Et pourtant, les rendements des bons du trésor sont au plus bas, comme si le risque avait beaucoup diminué aux États-Unis et en Italie, sans compter qu’ils sont négatifs en Allemagne (continûment depuis mai 2019) et en France (très bas depuis juin 2019 et constamment négatifs depuis mai 2020). Et ceci alors que les déficits budgétaires ne cessent de monter, accroissant la dette comme jamais, avec la pandémie. Et ces déficits soutiennent la demande de consommation et à l’emploi, par des aides au chômage et aux entreprises, peu l’investissement et le renforcement de la formation.
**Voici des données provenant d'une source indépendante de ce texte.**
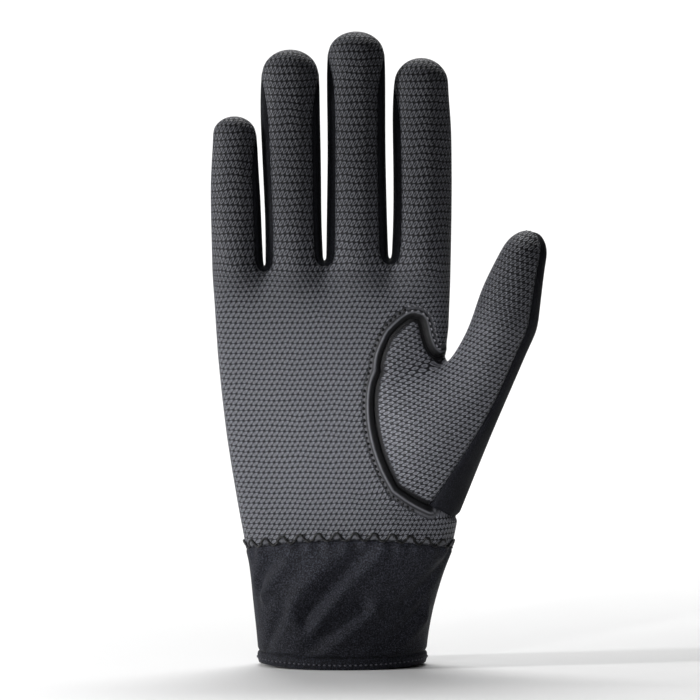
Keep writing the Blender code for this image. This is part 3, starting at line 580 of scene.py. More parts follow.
def finger_sheet(name, back):
    """The straight part of a finger's front or back: x = c + a cos t, y = l - b sin t."""
    columns = FINGERS[name]["back" if back else "front"]
    share = np.linspace(0.0, 1.0, columns + 1)
    left_border, left_outer = finger_side(name, False)
    right_border, right_outer = finger_side(name, True)
    left_heights, left_slide, _ = seam_rows(name, left_border)
    right_heights, right_slide, _ = seam_rows(name, right_border)
    left_open = side_opening(name, left_heights, side_angle(left_outer))
    right_open = side_opening(name, right_heights, side_angle(right_outer))
    if back:
        angle = mix(180.0 + abs(left_open)[:, None], 360.0 - abs(right_open)[:, None], share)
    else:
        angle = mix(180.0 - left_open[:, None], right_open[:, None], share)
    height = mix(left_heights[:, None], right_heights[:, None], share)
    middle, half, depth, lean = finger_frame(name, height)
    turn = np.radians(angle)
    across, edge = np.cos(turn), np.cos(np.radians(FOURCHETTE_ANGLE))
    x = middle + half * across
    for border, slide, sign, outer in (
            (left_border, left_slide, -1.0, left_outer),
            (right_border, right_slide, 1.0, right_outer)):
        if not outer:
            reach = BORDERS["across"][border] * PALM_WIDTH - (middle + sign * half * edge)
            weight = np.clip(sign * across / edge, 0.0, 1.0) ** SLIDE_POWER
            x = x + reach * slide[:, None] * weight
    return np.stack((x, lean - depth * np.sin(turn), height), axis=-1)


def finger_tip(name, back):
    """Half a dome: (y, z) = (-b cos p, c sin p) sin t round the finger's side poles."""
    columns = FINGERS[name]["back" if back else "front"]
    across = np.radians(np.linspace(180.0, 0.0, columns + 1))
    if back:
        rise = np.radians(np.linspace(180.0, TIP_SEAM_ANGLE, BACK_TIP_ROWS + 1))[:, None]
    else:
        rise = np.radians(np.linspace(0.0, TIP_SEAM_ANGLE, FRONT_TIP_ROWS + 1))[:, None]
    start = dome_height(name)
    middle, half, depth, lean = finger_frame(name, start)
    x = middle + half * np.cos(across) + 0.0 * rise
    y = lean - depth * np.cos(rise) * np.sin(across)
    z = start + tip_rise(name) * np.sin(rise) * np.sin(across)
    return np.stack((x, y, z), axis=-1)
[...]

De la mauvaise dette, si rien n’est fait pour soutenir le capital humain ? Et pourtant, les bourses des « valeurs classiques », comme le DOW JONES ou le DAX remontent ! Elles avaient plongé avec les premiers cas de malades du virus, jusqu’à baisser, en mai-juin, de 35% par rapport à leur niveau de janvier, pour presque récupérer le terrain perdu.

 

Ce qui est normal, dans cette crise sanitaire après les crises financières, est ce qui arrive au NASDAQ. Il dépasse de 32% son niveau de début janvier : ce sont les valeurs qu’il abrite qui devraient modeler la croissance qui vient, plus informatisée, plus digitalisée, plus forte, au-delà d’importantes pertes et de déclassements massifs. Pour les autres bourses : merci, banquiers centraux !

 

 

Les pays industrialisés se mettent en effet à repartir, mais plus lentement qu’avant le COVID-19, ce qui impliquera plus de déficits budgétaire, plus d’emprunts publics, plus de financement des entreprises pour se restructurer, se regrouper, investir en nouvelles technologies et former. Mais rien ne sera pas possible si les Banques Centrales n’achètent pas plus de bons du trésor. Tel était peut-être le message de Mario Draghi : avec le COVID-19, c’est la « mauvaise dette » qui permet « la bonne ». Il en faut donc plus.